The judiciary has never succeeded in insulating itself from the executive. Its independence will be seen when it upholds or strikes down the Waqf (Amendment) Act, 2025, after the AIMIM MP, Osaduddin Owaisi and others have alleged it is unconstitutional and filed petitions in the Supreme Court challenging its validity. Critics of the government allege that in line with the RSS ideology, the Christians will be targeted after the Muslims. Advocate Mehmood Praha agrees with this view.
True to this opinion, the RSS mouthpiece, Organiser, posted an article comparing the land owned by the Catholic Church with that of the Waqf Boards. The Organiser alleged the Catholic Church owned more land than the Waqf Barods.

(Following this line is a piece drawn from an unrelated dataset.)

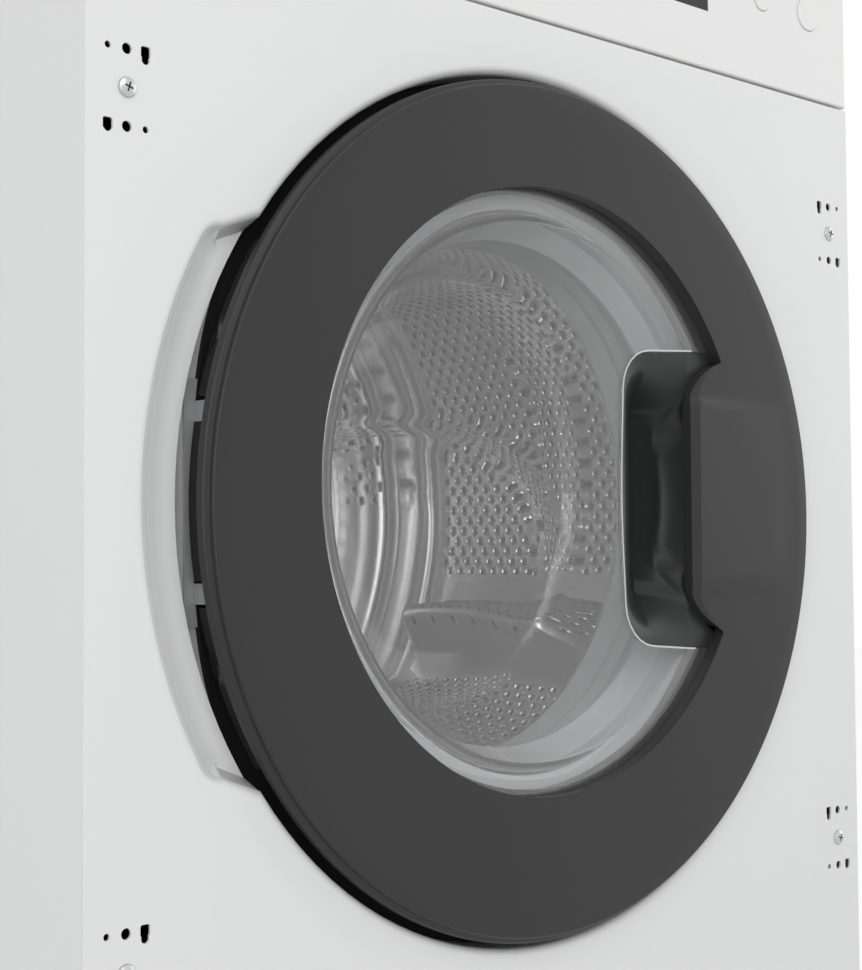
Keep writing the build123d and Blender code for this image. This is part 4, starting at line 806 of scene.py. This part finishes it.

The Organiser was forced to remove the article after the Leader of the Opposition, Rahul Gandhi, alleged the Christian community would be the next target after the Muslims.
The outbreak of violence in Murshidabad district in West Bengal over the coming into force of the Waqf (Amendment) Act 2025 has resulted in the ruling dispensation alleging that Chief Minister Mamata Banerjee has appeased the Muslims. Protests broke out in Manipur's Imphal (East) and Bishnupur districts. Like the farmers' protests, this movement seems to be gathering momentum over government interference with what is perceived as Muslim personal law.
Like the farmers' protests and the flood of petitions challenging the Places of Worship (Special Provisions) Act, 1991, the Waqf Amendment Act is seen as a majoritarian attempt to browbeat the minorities into submission. John Kennedy declared that majority rule is that all the fools are on the same side.
If we allow the politicians to appoint our judges, we will be ruled by zealots so that India, now known as Bharat, turns into a theocracy disguised as a democracy.